Reviewed by Bob Carroll


Reader comments about Trouble Every Day

cal (Email address withheld) writes:

loathe as i am to agree with carroll this film is a boring pile of doggy doo doo.

tricia vessey on the other hand should appear in more film.

she was good in ghost dog and the only unripe banana in this stale bunch

chomp, indeed


shanghai (Email address withheld) writes:

Sorry for my poor english.

I love this film though I don't think it's a great job.

Denis is a master regarding the building of the mood, and the cinematographer Ms. Godard did a perfect job.

In my opinon, besides all the subject about the cannibalism, the gore, the loneliness, the boring routine, it's a LOVE story, and Dalle is the correct cast.


gary widdowfield (garywiddowfield@mac.com) writes:

Did you see this film? This reads like a cut and paste of received views on Clare Denis. Two nymphos in Paris? Which two exactly? If this website isn't going to be totally discredited your reviewers should watch the films before they write the reviews.

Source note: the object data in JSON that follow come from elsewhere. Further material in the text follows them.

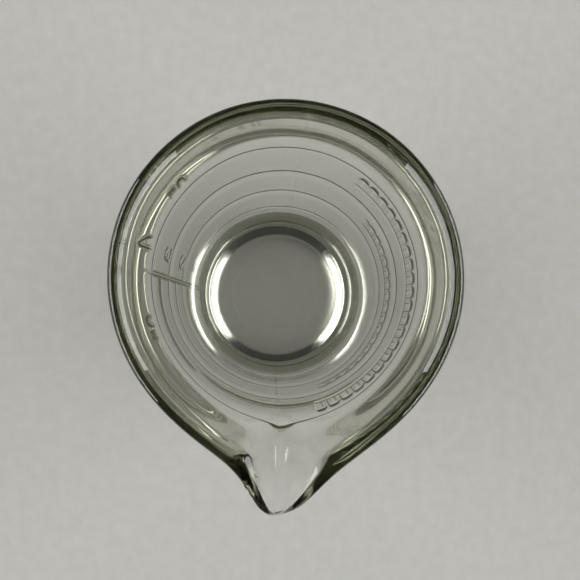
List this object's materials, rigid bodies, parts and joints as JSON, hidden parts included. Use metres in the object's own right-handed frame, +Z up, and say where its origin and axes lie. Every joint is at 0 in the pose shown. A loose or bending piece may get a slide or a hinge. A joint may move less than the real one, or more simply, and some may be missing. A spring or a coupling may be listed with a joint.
{
  "type": "measuring beaker",
  "caption": "Small pressed-glass measuring beaker with a tapered wall, a flared rim, a pouring spout, ounce rings and a numbered scale.",
  "frame": {"origin": "middle of the outline seen from above, on the surface that the beaker stands on; the axis of its round wall stands 5.2 mm behind it, towards +Y", "axes": "+Z up along the axis of the wall, -Y out over the pouring spout, +X to the right of someone who looks from the spout to the back"},
  "size_m": [0.0611, 0.0714, 0.0835],
  "materials": {
    "clear_glass": "clear pressed soda-lime glass with a faint grey-green tint, polished, slightly wavy",
    "mark_glass": "the same glass, in soft-edged moulded relief"
  },
  "bodies": {
    "root": {"glass_vessel": "clear_glass", "ounce_ring_1": "mark_glass", "ounce_ring_2": "mark_glass", "ounce_ring_3": "mark_glass", "ounce_ring_4": "mark_glass", "half_ounce_arc_1": "mark_glass", "half_ounce_arc_2": "mark_glass", "half_ounce_arc_3": "mark_glass", "half_ounce_arc_4": "mark_glass", "divider_rib": "mark_glass", "numeral_1": "mark_glass", "numeral_2": "mark_glass", "numeral_3": "mark_glass", "numeral_4": "mark_glass", "unit_mark_left": "mark_glass", "unit_mark_right": "mark_glass", "frame_band_upper": "mark_glass", "frame_band_lower": "mark_glass"}
  },
  "joints": []
}
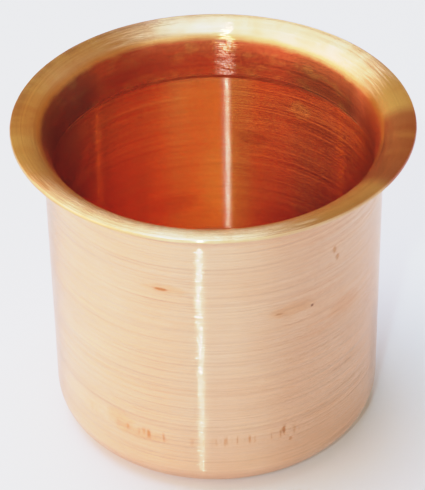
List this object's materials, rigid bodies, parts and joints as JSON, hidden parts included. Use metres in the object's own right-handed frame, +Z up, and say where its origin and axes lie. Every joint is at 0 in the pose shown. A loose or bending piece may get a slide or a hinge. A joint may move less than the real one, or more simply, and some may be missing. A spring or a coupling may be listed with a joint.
{
  "type": "small ritual water cup",
  "caption": "Straight-walled round copper water cup with a flared yellow-metal rim, a rounded lower corner and a slightly raised base.",
  "frame": {"origin": "centre of the level ring that the cup stands on", "axes": "+Z up along the cup's axis, out through the mouth; the cup is the same all round, so +X and +Y are free"},
  "size_m": [0.084, 0.084, 0.072],
  "materials": {
    "copper": "bare pale copper, finely turned",
    "copper_base": "bare pale copper, finely turned, a little dull",
    "yellow_brass": "brushed yellow brass",
    "braze": "dull brown brazing metal"
  },
  "bodies": {
    "root": {"wall": "copper", "base_pan": "copper_base", "rim": "yellow_brass", "rim_braze": "braze", "base_braze": "braze"}
  },
  "joints": []
}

dumb dumb (Email address withheld) writes:

The take on this movie completely and singularly misses the magic which is inherent in most if not all of Denis' work.

This appropriation of a B movie, wrapped in the obviously knowingly absurd French genre.

Accepting a piece like this takes remarkably little more than simply sitting and watching. Theorizing a work by such a emotive director is very tempting, but somewhat moot.

It is not without flaws. yes. But when can an artwork strained from the medium of cinema ever accomplish anything without such trepidation?


Carter (stops@hotmail.com) writes:

"parker. lorry. mouth. dig. writhe. plane. headache. hotel. bath. muff. brain. locked. pills. questions. scarf. breaking. entering. penetration. bite. lungs. yum. burn. consummate. consume. credits."

Lol.

I like it because it's beautiful, la la.